Task requirements: Print the listing below exactly.

Data lines:

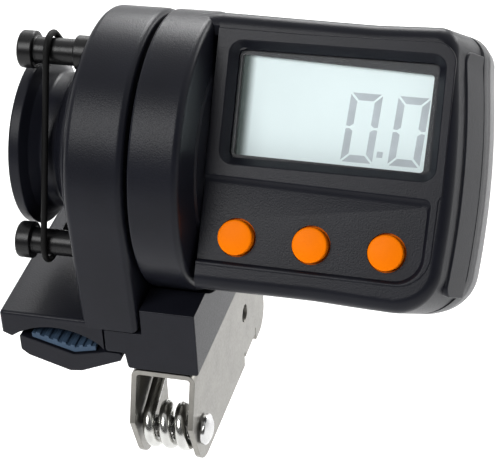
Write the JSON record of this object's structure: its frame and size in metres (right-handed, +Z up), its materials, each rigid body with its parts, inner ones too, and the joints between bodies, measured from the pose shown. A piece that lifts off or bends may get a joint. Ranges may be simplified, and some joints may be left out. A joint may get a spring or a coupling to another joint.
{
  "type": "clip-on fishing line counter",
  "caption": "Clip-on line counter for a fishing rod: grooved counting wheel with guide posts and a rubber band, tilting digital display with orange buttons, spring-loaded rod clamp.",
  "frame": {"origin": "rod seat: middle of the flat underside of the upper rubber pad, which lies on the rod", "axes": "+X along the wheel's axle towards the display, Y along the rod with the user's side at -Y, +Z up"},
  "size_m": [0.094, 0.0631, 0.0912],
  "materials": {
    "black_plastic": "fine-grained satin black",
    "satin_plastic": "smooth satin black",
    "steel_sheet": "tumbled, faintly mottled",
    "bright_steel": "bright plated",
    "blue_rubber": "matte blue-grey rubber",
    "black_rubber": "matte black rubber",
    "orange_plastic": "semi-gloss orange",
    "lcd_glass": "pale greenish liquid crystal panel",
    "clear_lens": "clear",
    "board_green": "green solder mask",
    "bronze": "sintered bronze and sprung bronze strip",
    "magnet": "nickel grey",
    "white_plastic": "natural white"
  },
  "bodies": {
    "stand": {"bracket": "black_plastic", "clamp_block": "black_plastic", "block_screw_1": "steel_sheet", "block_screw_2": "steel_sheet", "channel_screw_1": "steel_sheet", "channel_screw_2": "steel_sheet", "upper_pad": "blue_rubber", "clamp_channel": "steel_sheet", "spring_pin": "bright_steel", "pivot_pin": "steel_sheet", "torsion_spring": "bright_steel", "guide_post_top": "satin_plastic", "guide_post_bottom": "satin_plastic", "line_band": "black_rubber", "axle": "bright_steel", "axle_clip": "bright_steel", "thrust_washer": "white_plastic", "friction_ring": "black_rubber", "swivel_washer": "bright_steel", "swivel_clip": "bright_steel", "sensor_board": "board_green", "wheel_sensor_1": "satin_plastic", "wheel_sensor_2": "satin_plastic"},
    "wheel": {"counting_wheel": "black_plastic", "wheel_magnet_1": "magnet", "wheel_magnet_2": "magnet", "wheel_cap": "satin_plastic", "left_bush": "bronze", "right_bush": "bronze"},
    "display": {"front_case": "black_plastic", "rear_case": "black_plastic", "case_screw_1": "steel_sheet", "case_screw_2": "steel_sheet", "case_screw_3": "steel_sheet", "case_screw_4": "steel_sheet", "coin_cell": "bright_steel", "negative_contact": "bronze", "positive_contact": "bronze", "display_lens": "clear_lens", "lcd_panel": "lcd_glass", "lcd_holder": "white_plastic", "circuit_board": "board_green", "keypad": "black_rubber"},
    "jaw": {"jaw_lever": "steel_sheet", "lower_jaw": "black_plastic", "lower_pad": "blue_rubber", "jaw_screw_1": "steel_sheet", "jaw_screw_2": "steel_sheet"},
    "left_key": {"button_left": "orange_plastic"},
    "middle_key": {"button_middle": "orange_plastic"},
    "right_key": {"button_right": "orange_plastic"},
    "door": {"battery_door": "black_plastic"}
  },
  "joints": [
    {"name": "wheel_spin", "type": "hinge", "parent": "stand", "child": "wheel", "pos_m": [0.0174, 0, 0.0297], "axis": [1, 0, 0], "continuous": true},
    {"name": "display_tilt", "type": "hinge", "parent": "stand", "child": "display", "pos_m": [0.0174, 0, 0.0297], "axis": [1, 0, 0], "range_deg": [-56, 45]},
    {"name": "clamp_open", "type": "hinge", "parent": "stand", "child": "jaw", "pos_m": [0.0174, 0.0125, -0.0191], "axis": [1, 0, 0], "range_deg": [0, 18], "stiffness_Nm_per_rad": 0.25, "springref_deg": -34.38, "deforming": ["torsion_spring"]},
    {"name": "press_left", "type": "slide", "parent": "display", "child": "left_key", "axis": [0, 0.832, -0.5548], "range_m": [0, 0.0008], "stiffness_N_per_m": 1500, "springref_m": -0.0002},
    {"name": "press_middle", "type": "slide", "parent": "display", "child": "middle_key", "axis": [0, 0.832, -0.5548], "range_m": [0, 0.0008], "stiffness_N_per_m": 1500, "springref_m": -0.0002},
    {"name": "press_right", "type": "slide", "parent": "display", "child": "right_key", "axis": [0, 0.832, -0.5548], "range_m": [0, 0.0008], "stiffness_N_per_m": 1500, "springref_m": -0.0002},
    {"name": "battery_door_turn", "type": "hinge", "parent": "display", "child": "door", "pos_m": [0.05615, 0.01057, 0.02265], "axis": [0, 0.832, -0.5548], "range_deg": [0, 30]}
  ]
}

Task response:
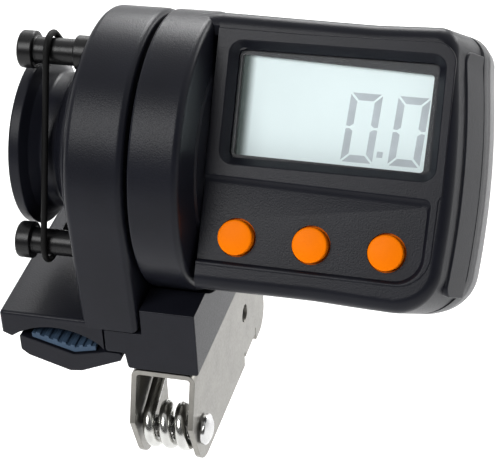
Write the JSON record of this object's structure: its frame and size in metres (right-handed, +Z up), its materials, each rigid body with its parts, inner ones too, and the joints between bodies, measured from the pose shown. A piece that lifts off or bends may get a joint. Ranges may be simplified, and some joints may be left out. A joint may get a spring or a coupling to another joint.
{
  "type": "clip-on fishing line counter",
  "caption": "Clip-on line counter for a fishing rod: grooved counting wheel with guide posts and a rubber band, tilting digital display with orange buttons, spring-loaded rod clamp.",
  "frame": {"origin": "rod seat: middle of the flat underside of the upper rubber pad, which lies on the rod", "axes": "+X along the wheel's axle towards the display, Y along the rod with the user's side at -Y, +Z up"},
  "size_m": [0.094, 0.0631, 0.0912],
  "materials": {
    "black_plastic": "fine-grained satin black",
    "satin_plastic": "smooth satin black",
    "steel_sheet": "tumbled, faintly mottled",
    "bright_steel": "bright plated",
    "blue_rubber": "matte blue-grey rubber",
    "black_rubber": "matte black rubber",
    "orange_plastic": "semi-gloss orange",
    "lcd_glass": "pale greenish liquid crystal panel",
    "clear_lens": "clear",
    "board_green": "green solder mask",
    "bronze": "sintered bronze and sprung bronze strip",
    "magnet": "nickel grey",
    "white_plastic": "natural white"
  },
  "bodies": {
    "stand": {"bracket": "black_plastic", "clamp_block": "black_plastic", "block_screw_1": "steel_sheet", "block_screw_2": "steel_sheet", "channel_screw_1": "steel_sheet", "channel_screw_2": "steel_sheet", "upper_pad": "blue_rubber", "clamp_channel": "steel_sheet", "spring_pin": "bright_steel", "pivot_pin": "steel_sheet", "torsion_spring": "bright_steel", "guide_post_top": "satin_plastic", "guide_post_bottom": "satin_plastic", "line_band": "black_rubber", "axle": "bright_steel", "axle_clip": "bright_steel", "thrust_washer": "white_plastic", "friction_ring": "black_rubber", "swivel_washer": "bright_steel", "swivel_clip": "bright_steel", "sensor_board": "board_green", "wheel_sensor_1": "satin_plastic", "wheel_sensor_2": "satin_plastic"},
    "wheel": {"counting_wheel": "black_plastic", "wheel_magnet_1": "magnet", "wheel_magnet_2": "magnet", "wheel_cap": "satin_plastic", "left_bush": "bronze", "right_bush": "bronze"},
    "display": {"front_case": "black_plastic", "rear_case": "black_plastic", "case_screw_1": "steel_sheet", "case_screw_2": "steel_sheet", "case_screw_3": "steel_sheet", "case_screw_4": "steel_sheet", "coin_cell": "bright_steel", "negative_contact": "bronze", "positive_contact": "bronze", "display_lens": "clear_lens", "lcd_panel": "lcd_glass", "lcd_holder": "white_plastic", "circuit_board": "board_green", "keypad": "black_rubber"},
    "jaw": {"jaw_lever": "steel_sheet", "lower_jaw": "black_plastic", "lower_pad": "blue_rubber", "jaw_screw_1": "steel_sheet", "jaw_screw_2": "steel_sheet"},
    "left_key": {"button_left": "orange_plastic"},
    "middle_key": {"button_middle": "orange_plastic"},
    "right_key": {"button_right": "orange_plastic"},
    "door": {"battery_door": "black_plastic"}
  },
  "joints": [
    {"name": "wheel_spin", "type": "hinge", "parent": "stand", "child": "wheel", "pos_m": [0.0174, 0, 0.0297], "axis": [1, 0, 0], "continuous": true},
    {"name": "display_tilt", "type": "hinge", "parent": "stand", "child": "display", "pos_m": [0.0174, 0, 0.0297], "axis": [1, 0, 0], "range_deg": [-56, 45]},
    {"name": "clamp_open", "type": "hinge", "parent": "stand", "child": "jaw", "pos_m": [0.0174, 0.0125, -0.0191], "axis": [1, 0, 0], "range_deg": [0, 18], "stiffness_Nm_per_rad": 0.25, "springref_deg": -34.38, "deforming": ["torsion_spring"]},
    {"name": "press_left", "type": "slide", "parent": "display", "child": "left_key", "axis": [0, 0.832, -0.5548], "range_m": [0, 0.0008], "stiffness_N_per_m": 1500, "springref_m": -0.0002},
    {"name": "press_middle", "type": "slide", "parent": "display", "child": "middle_key", "axis": [0, 0.832, -0.5548], "range_m": [0, 0.0008], "stiffness_N_per_m": 1500, "springref_m": -0.0002},
    {"name": "press_right", "type": "slide", "parent": "display", "child": "right_key", "axis": [0, 0.832, -0.5548], "range_m": [0, 0.0008], "stiffness_N_per_m": 1500, "springref_m": -0.0002},
    {"name": "battery_door_turn", "type": "hinge", "parent": "display", "child": "door", "pos_m": [0.05615, 0.01057, 0.02265], "axis": [0, 0.832, -0.5548], "range_deg": [0, 30]}
  ]
}